Please quote exactly the lines below from the line containing "const pot = new THREE.Group();" to the line containing "from mathutils import Matrix, Vector", both lines included, and nothing else.
++++ Extracted records
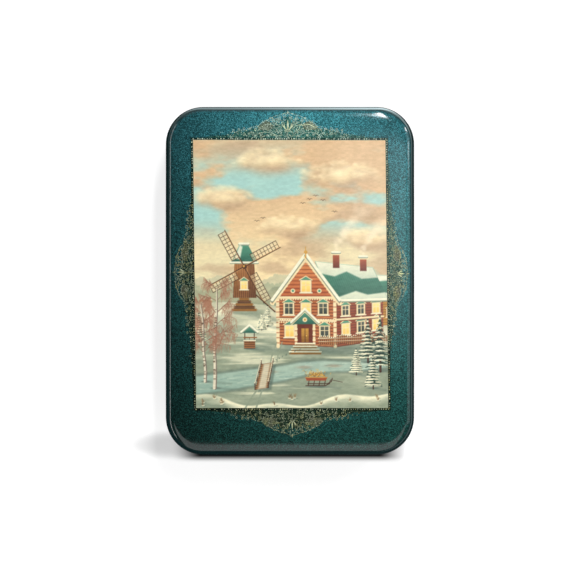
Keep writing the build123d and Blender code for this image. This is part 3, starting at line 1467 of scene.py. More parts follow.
    def rungs(
        self, first: list[Point], last: list[Point], count: int, width: float, colour: Colour,
        share: float = 1.0, inset: float = 0.0,
    ) -> None:
        """A row of lines from one stretch to another, such as boards or planks.

        Args:
            first: Ends of the first line.
            last: Ends of the last line.
            count: How many lines there are.
            width: Their width.
            colour: Their colour.
            share: How well they cover.
            inset: Share of a step that the row stays within its ends.
        """
        for step in range(count):
            far = (step + inset) / (count - 1 + 2 * inset)
            self.line([between(a, b, far) for a, b in zip(first, last)], width, colour, share)


@dataclass(frozen=True)
class Palette:
    """The paints of the winter view, as screen colours."""

    peach: Colour = (218, 188, 152)
    cream: Colour = (248, 231, 188)
    cream_light: Colour = (255, 242, 212)
    dusk: Colour = (186, 158, 132)
    turquoise: Colour = (164, 212, 214)
    haze: Colour = (203, 196, 164)
    smoke: Colour = (244, 232, 208)
    woods_far: Colour = (196, 196, 170)
    woods_near: Colour = (168, 178, 152)
    forest: Colour = (138, 152, 132)
    far_wall: Colour = (186, 140, 104)
    far_roof: Colour = (214, 216, 196)
    far_snow: Colour = (214, 214, 190)
    snow: Colour = (200, 200, 176)
    snow_light: Colour = (242, 241, 216)
    snow_shade: Colour = (142, 156, 138)
    snow_deep: Colour = (94, 114, 106)
    snow_cap: Colour = (240, 240, 222)
    house_ridge_snow: Colour = (206, 218, 200)
    house_eaves_snow: Colour = (214, 224, 206)
    barn_eaves_snow: Colour = (224, 230, 212)
    barn_ridge_snow: Colour = (236, 238, 220)
    mill_snow: Colour = (226, 232, 214)
    deck_snow: Colour = (226, 230, 212)
    ice: Colour = (146, 176, 166)
    ice_far: Colour = (182, 204, 192)
    ice_gleam: Colour = (214, 226, 212)
    ice_crack: Colour = (120, 152, 148)
    ice_red: Colour = (176, 110, 78)
    ice_brown: Colour = (160, 100, 74)
    ice_rust: Colour = (170, 104, 76)
    brick: Colour = (178, 96, 62)
    brick_light: Colour = (214, 142, 92)
    brick_dark: Colour = (112, 56, 40)
    ochre: Colour = (206, 160, 78)
    ochre_dark: Colour = (142, 98, 46)
    carving: Colour = (238, 222, 184)
    roof: Colour = (92, 158, 134)
    roof_dark: Colour = (54, 104, 92)
    umber: Colour = (78, 52, 38)
    soot: Colour = (40, 28, 22)
    lamp: Colour = (250, 206, 112)
    lamp_high: Colour = (255, 230, 160)
    pane: Colour = (62, 70, 66)
    pane_high: Colour = (96, 104, 96)
    trestle: Colour = (166, 122, 76)
    mill_foot: Colour = (120, 78, 48)
    mill_head: Colour = (176, 122, 74)
    mill_board: Colour = (198, 146, 92)
    sailcloth: Colour = (232, 216, 180)
    sunlit_wood: Colour = (206, 160, 110)
    deck: Colour = (150, 108, 70)
    paling: Colour = (176, 128, 82)
    rail: Colour = (140, 96, 60)
    well_log: Colour = (178, 124, 78)
    well_beam: Colour = (150, 104, 64)
    sledge: Colour = (160, 84, 54)
    hay: Colour = (214, 176, 96)
    hay_dark: Colour = (150, 112, 58)
    fir: Colour = (48, 82, 66)
    fir_dark: Colour = (28, 54, 48)
    bark: Colour = (222, 216, 198)
    bark_shade: Colour = (128, 118, 108)
    bough: Colour = (150, 124, 108)
    twig: Colour = (134, 92, 76)
    twig_fine: Colour = (166, 122, 100)
    grass: Colour = (150, 126, 88)
    grass_dark: Colour = (108, 88, 62)


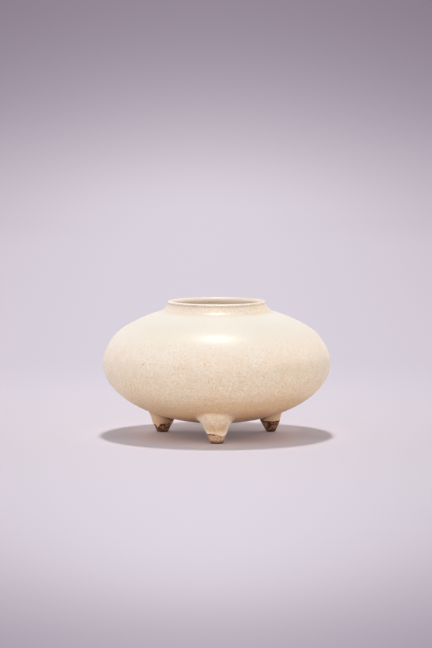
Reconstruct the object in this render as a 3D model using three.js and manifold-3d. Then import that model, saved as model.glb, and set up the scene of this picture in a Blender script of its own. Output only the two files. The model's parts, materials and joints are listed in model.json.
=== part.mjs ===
// A tripod water pot in cream-glazed stoneware: a squat thrown pot with a low neck and a rolled lip,
// standing on three small cones of clay. Each cone is a separate piece that was stuck to the underside,
// and a coil of soft clay is worked round its root. Millimetres, +Z up. The origin is on the tabletop,
// below the middle of the pot, and the front foot points along -Y.

import * as THREE from "three";
import { mergeVertices } from "three/addons/utils/BufferGeometryUtils.js";
import Module from "manifold-3d";

const wasm = await Module();
wasm.setup();

// The body: two half spheroids that meet at the girth, the lower one a little deeper.
const GIRTH_RADIUS = 60;
const BELLY_DEPTH = 31.9; // girth down to the underside
const SHOULDER_HEIGHT = 31.2; // girth up to where the shoulder would close
const STANDING_CLEARANCE = 7; // tabletop to the underside
const GIRTH_WALL = 3.4;
const FLOOR_WALL = 4.4; // at the middle of the underside
const SHOULDER_WALL = 2.6;

// The neck and its rolled lip.
const NECK_RADIUS = 25.3; // outside, at the narrowest place, just under the lip
const NECK_FLARE = 5.3; // how far outside the neck's radius it springs from the shoulder
const NECK_RISE = 4.9; // from there up to the lip
const NECK_SPREAD = 1.8; // how far outside the neck's radius its curve turns
const NECK_WALL = 1.8;
const LIP_WIDTH = 2.2;
const LIP_THICKNESS = 1.1;
const LIP_OVERHANG = 0.4;

// The feet. Each was pinched by hand, so the tips differ.
const FOOT_INSET = 26.5; // girth inwards to the middle of a tip
const FOOT_SPLAY = THREE.MathUtils.degToRad(5.5);
const FOOT_ROUNDING = 0.8; // height of the worn edge of a tip
const FOOT_EDGE = 0.5; // how far that edge turns in
const FOOT_GAUGE_HEIGHT = 7.3; // height at which all three cones measure the same
const FOOT_GAUGE_RADIUS = 5.65;
const STEM_RADIUS = 3.9; // the foot's core inside the coil
const FEET = [
  { name: "front", azimuth: -90, tipRadius: 3.4 },
  { name: "rear_right", azimuth: 30, tipRadius: 2.3 },
  { name: "rear_left", azimuth: 150, tipRadius: 2.7 },
];

// The luting coil: a hollow fillet that runs down the cone and out along the belly.
const COIL_DROP = 5;
const COIL_REACH = 3.5;
const COIL_RIM = 0.4; // thickness left at its outer edge

const SEAM_GAP = 0.3; // between pieces that are stuck together

// Fineness of the faceted surfaces: facets round a piece, and steps along each stretch of an outline.
const POT_TURNS = 64;
const FOOT_TURNS = 24;
const OUTSIDE_STEPS = { underside: 11, shoulder: 7, neck: 4, lip: 6 };
const INSIDE_STEPS = { underside: 7, shoulder: 5, neck: 3 };
const FOOT_EDGE_STEPS = 3;
const COIL_STEPS = 5;

const girthHeight = STANDING_CLEARANCE + BELLY_DEPTH;
const footCircleRadius = GIRTH_RADIUS - FOOT_INSET;

const glaze = new THREE.MeshStandardMaterial({ color: 0xead9c0, roughness: 0.32, metalness: 0 });
const clay = new THREE.MeshStandardMaterial({ color: 0xa9754f, roughness: 0.9, metalness: 0 });

function mesh(name, geometry, material) {
  const made = new THREE.Mesh(geometry, material);
  made.name = name;
  return made;
}

// Turns an outline of (radius, height) points about the upright axis.
function turned(outline) {
  return new THREE.LatheGeometry(outline, POT_TURNS).rotateX(Math.PI / 2);
}

function solidOf(geometry) {
  const bare = geometry.clone();
  bare.deleteAttribute("normal");
  bare.deleteAttribute("uv");
  const merged = mergeVertices(bare, 1e-4);
  const corners = merged.index.array;
  const triangles = [];
  for (let i = 0; i < corners.length; i += 3) {
    const [a, b, c] = corners.slice(i, i + 3);
    if (a !== b && b !== c && c !== a) triangles.push(a, b, c);
  }
  return new wasm.Manifold(
    new wasm.Mesh({
      numProp: 3,
      vertProperties: merged.attributes.position.array,
      triVerts: new Uint32Array(triangles),
    }),
  );
}

function geometryOf(solid) {
  const { vertProperties, triVerts } = solid.getMesh();
  const geometry = new THREE.BufferGeometry();
  geometry.setAttribute("position", new THREE.BufferAttribute(vertProperties, 3));
  geometry.setIndex(new THREE.BufferAttribute(triVerts, 1));
  geometry.computeVertexNormals();
  return geometry;
}

// A closed solid through rings of points. Rings go upwards, and run anticlockwise seen from above.
function loft(rings) {
  const turns = rings[0].length;
  const middle = (ring) =>
    ring.reduce((sum, p) => sum.add(p), new THREE.Vector3()).divideScalar(turns);
  const points = [...rings.flat(), middle(rings[0]), middle(rings.at(-1))];
  const bottomMiddle = points.length - 2;
  const topMiddle = points.length - 1;
  const topRing = (rings.length - 1) * turns;
  const triangles = [];
  for (let i = 0; i < turns; i += 1) {
    const next = (i + 1) % turns;
    triangles.push(bottomMiddle, next, i);
    triangles.push(topMiddle, topRing + i, topRing + next);
    for (let low = 0; low < topRing; low += turns) {
      const high = low + turns;
      triangles.push(low + i, low + next, high + next);
      triangles.push(low + i, high + next, high + i);
    }
  }
  return new THREE.BufferGeometry().setFromPoints(points).setIndex(triangles);
}

// The hollow curve that leaves the shoulder, running on at its slope, and turns up to `top`.
function neckCurve(shoulder, top) {
  const { point, slope } = shoulder;
  const turnRadius = top.x + NECK_SPREAD;
  const turn = new THREE.Vector2(turnRadius, point.y + slope * (point.x - turnRadius));
  return new THREE.QuadraticBezierCurve(point, turn, top);
}

// A point of a spheroid at a given radius above its girth, and how steeply it climbs inwards there.
function shoulderAt(radius, wide, high) {
  const angle = Math.acos(radius / wide);
  return {
    angle,
    point: new THREE.Vector2(radius, girthHeight + high * Math.sin(angle)),
    slope: (high / wide) / Math.tan(angle),
  };
}

function spheroidArc(wide, high, from, to) {
  return new THREE.EllipseCurve(0, girthHeight, wide, high, from, to, to < from);
}

// Points along several curves that follow one another, without the doubled ends.
function along(...stretches) {
  return stretches.flatMap(([curve, steps], i) => curve.getPoints(steps).slice(i ? 1 : 0));
}

// The thrown pot: belly, shoulder, neck and lip in one wall.
function thrownPot() {
  const quarter = Math.PI / 2;
  const outer = shoulderAt(NECK_RADIUS + NECK_FLARE, GIRTH_RADIUS, SHOULDER_HEIGHT);
  const waist = new THREE.Vector2(NECK_RADIUS, outer.point.y + NECK_RISE);

  const lipHalf = LIP_WIDTH / 2;
  const lipMiddle = NECK_RADIUS + LIP_OVERHANG - lipHalf;
  const lipStart = -Math.acos((NECK_RADIUS - lipMiddle) / lipHalf);
  const lipHeight = waist.y - (LIP_THICKNESS / 2) * Math.sin(lipStart);
  const lip = new THREE.EllipseCurve(
    lipMiddle, lipHeight, lipHalf, LIP_THICKNESS / 2, lipStart, Math.PI,
  );

  const innerWide = GIRTH_RADIUS - GIRTH_WALL;
  const innerHigh = SHOULDER_HEIGHT - SHOULDER_WALL;
  const innerDeep = BELLY_DEPTH - FLOOR_WALL;
  const mouthRadius = NECK_RADIUS - NECK_WALL;
  const inner = shoulderAt(mouthRadius + NECK_FLARE, innerWide, innerHigh);
  const mouth = new THREE.Vector2(mouthRadius, waist.y);
  const innerNeck = neckCurve(inner, mouth);

  const outline = [
    ...along(
      [spheroidArc(GIRTH_RADIUS, BELLY_DEPTH, -quarter, 0), OUTSIDE_STEPS.underside],
      [spheroidArc(GIRTH_RADIUS, SHOULDER_HEIGHT, 0, outer.angle), OUTSIDE_STEPS.shoulder],
      [neckCurve(outer, waist), OUTSIDE_STEPS.neck],
      [lip, OUTSIDE_STEPS.lip],
    ),
    ...innerNeck.getPoints(INSIDE_STEPS.neck).reverse(),
    ...along(
      [spheroidArc(innerWide, innerHigh, inner.angle, 0), INSIDE_STEPS.shoulder],
      [spheroidArc(innerWide, innerDeep, 0, -quarter), INSIDE_STEPS.underside],
    ).slice(1),
  ];
  outline[0].x = 0;
  outline.at(-1).x = 0;
  return turned(outline);
}

// The belly with the seam gap round it, which the feet and the coils are cut back to.
function bellyClearance() {
  const quarter = Math.PI / 2;
  const arc = spheroidArc(GIRTH_RADIUS + SEAM_GAP, BELLY_DEPTH + SEAM_GAP, -quarter, quarter);
  const outline = arc.getPoints(3 * OUTSIDE_STEPS.underside);
  outline[0].x = 0;
  outline.at(-1).x = 0;
  return solidOf(turned(outline));
}

// A foot is described as if it stood on the +X side. Its rings are circles whose middle leans inwards.
function footShape({ tipRadius }) {
  const taper = (FOOT_GAUGE_RADIUS - tipRadius) / FOOT_GAUGE_HEIGHT;
  const middleAt = (height) => footCircleRadius - height * Math.tan(FOOT_SPLAY);
  const coneRadius = (height) => tipRadius + height * taper;
  const place = (angle, radius, height) =>
    new THREE.Vector3(middleAt(height) + radius * Math.cos(angle), radius * Math.sin(angle), height);
  const bellyHeight = (p) =>
    girthHeight - BELLY_DEPTH * Math.sqrt(1 - (p.x ** 2 + p.y ** 2) / GIRTH_RADIUS ** 2);

  // The height at which the cone runs into the belly, found by closing in on it.
  const rootHeight = (angle) => {
    let height = STANDING_CLEARANCE;
    for (let pass = 0; pass < 12; pass += 1) {
      height = bellyHeight(place(angle, coneRadius(height), height));
    }
    return height;
  };

  const angles = Array.from({ length: FOOT_TURNS }, (_, i) => (i / FOOT_TURNS) * 2 * Math.PI);
  const ring = (radiusAt, heightAt) => angles.map((a) => place(a, radiusAt(a), heightAt(a)));
  const seat = (angle) => rootHeight(angle) - COIL_DROP;
  const insideWall = (angle) => rootHeight(angle) + FLOOR_WALL;
  return { angles, place, ring, coneRadius, bellyHeight, rootHeight, seat, insideWall };
}

// The cone of clay, stepped in to a stem where the coil goes round it.
function footGeometry(foot, clearance) {
  const { ring, coneRadius, seat, insideWall } = footShape(foot);
  const tipEdge = Array.from({ length: FOOT_EDGE_STEPS + 1 }, (_, i) => {
    const turn = (i / FOOT_EDGE_STEPS) * (Math.PI / 2);
    const height = FOOT_ROUNDING * (1 - Math.cos(turn));
    return ring(() => coneRadius(height) - FOOT_EDGE * (1 - Math.sin(turn)), () => height);
  });
  const whole = loft([
    ...tipEdge,
    ring((a) => coneRadius(seat(a)), seat),
    ring(() => STEM_RADIUS, seat),
    ring(() => STEM_RADIUS, insideWall),
  ]);
  return geometryOf(solidOf(whole).subtract(clearance));
}

// The coil: it sits on the foot's step and sweeps out to the belly.
function coilGeometry(foot, clearance) {
  const { angles, place, ring, coneRadius, bellyHeight, rootHeight, seat, insideWall } =
    footShape(foot);
  const sweeps = angles.map((angle) => {
    const root = rootHeight(angle);
    const low = seat(angle) + SEAM_GAP;
    const start = place(angle, coneRadius(low), low);
    const corner = place(angle, coneRadius(root), root);
    const end = place(angle, coneRadius(root) + COIL_REACH, root);
    corner.z = bellyHeight(corner) - SEAM_GAP - COIL_RIM;
    end.z = bellyHeight(end) - SEAM_GAP - COIL_RIM;
    return new THREE.QuadraticBezierCurve3(start, corner, end).getPoints(COIL_STEPS);
  });
  const rims = Array.from({ length: COIL_STEPS + 1 }, (_, i) => sweeps.map((points) => points[i]));
  const intoWall = (p) => new THREE.Vector3(p.x, p.y, bellyHeight(p) + FLOOR_WALL / 2);
  const whole = loft([
    ring(() => STEM_RADIUS / 2, (a) => seat(a) + SEAM_GAP),
    ...rims,
    rims.at(-1).map(intoWall),
  ]);
  const stemRoom = loft([
    ring(() => STEM_RADIUS + SEAM_GAP, (a) => seat(a) - COIL_DROP),
    ring(() => STEM_RADIUS + SEAM_GAP, insideWall),
  ]);
  return geometryOf(solidOf(whole).subtract(solidOf(stemRoom)).subtract(clearance));
}

const pot = new THREE.Group();
pot.add(mesh("thrown_pot", thrownPot(), glaze));

const clearance = bellyClearance();
for (const foot of FEET) {
  const leg = new THREE.Group();
  leg.rotation.z = THREE.MathUtils.degToRad(foot.azimuth);
  leg.add(mesh(`foot_${foot.name}`, footGeometry(foot, clearance), clay));
  leg.add(mesh(`luting_coil_${foot.name}`, coilGeometry(foot, clearance), glaze));
  pot.add(leg);
}

export default pot;
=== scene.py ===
# %% [markdown]
# A small water pot of cream-glazed stoneware: a squat belly thrown on the wheel, a very low neck with a
# rolled lip, and three cone feet that stop the pot from sitting in its own puddle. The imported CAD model
# gives the size and place of every piece, so it is loaded first and never moved. Each piece below is
# then made again with a finer surface, in the same place.

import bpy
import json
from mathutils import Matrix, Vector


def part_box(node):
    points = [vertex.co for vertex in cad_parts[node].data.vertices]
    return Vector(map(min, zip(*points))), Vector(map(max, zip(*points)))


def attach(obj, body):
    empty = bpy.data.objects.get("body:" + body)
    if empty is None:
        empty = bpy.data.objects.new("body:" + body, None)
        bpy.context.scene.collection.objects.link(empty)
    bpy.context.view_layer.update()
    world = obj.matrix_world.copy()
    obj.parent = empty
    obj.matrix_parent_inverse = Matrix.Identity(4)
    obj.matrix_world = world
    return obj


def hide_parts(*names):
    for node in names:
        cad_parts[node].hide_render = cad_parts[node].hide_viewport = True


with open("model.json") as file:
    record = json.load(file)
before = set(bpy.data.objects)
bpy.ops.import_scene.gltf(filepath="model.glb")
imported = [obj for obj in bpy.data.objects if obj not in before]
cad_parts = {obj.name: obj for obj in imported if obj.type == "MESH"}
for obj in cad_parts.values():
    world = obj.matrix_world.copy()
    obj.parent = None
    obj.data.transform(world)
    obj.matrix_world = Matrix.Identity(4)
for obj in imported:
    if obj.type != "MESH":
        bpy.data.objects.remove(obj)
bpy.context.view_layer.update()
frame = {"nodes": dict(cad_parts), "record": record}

# %% [markdown]
# The camera comes next, because every later choice is judged through it. The pot is seen from one and a
# half metres away and from a little above, through a long lens, so it shows hardly any perspective.

# %% Camera
import json
import math

import bpy
import numpy as np
from mathutils import noise

MM = 0.001  # the pot's lengths are written in millimetres, and Blender's are in metres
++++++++
> [Written solution]:
const pot = new THREE.Group();
pot.add(mesh("thrown_pot", thrownPot(), glaze));

const clearance = bellyClearance();
for (const foot of FEET) {
  const leg = new THREE.Group();
  leg.rotation.z = THREE.MathUtils.degToRad(foot.azimuth);
  leg.add(mesh(`foot_${foot.name}`, footGeometry(foot, clearance), clay));
  leg.add(mesh(`luting_coil_${foot.name}`, coilGeometry(foot, clearance), glaze));
  pot.add(leg);
}

export default pot;
=== scene.py ===
# %% [markdown]
# A small water pot of cream-glazed stoneware: a squat belly thrown on the wheel, a very low neck with a
# rolled lip, and three cone feet that stop the pot from sitting in its own puddle. The imported CAD model
# gives the size and place of every piece, so it is loaded first and never moved. Each piece below is
# then made again with a finer surface, in the same place.

import bpy
import json
from mathutils import Matrix, Vector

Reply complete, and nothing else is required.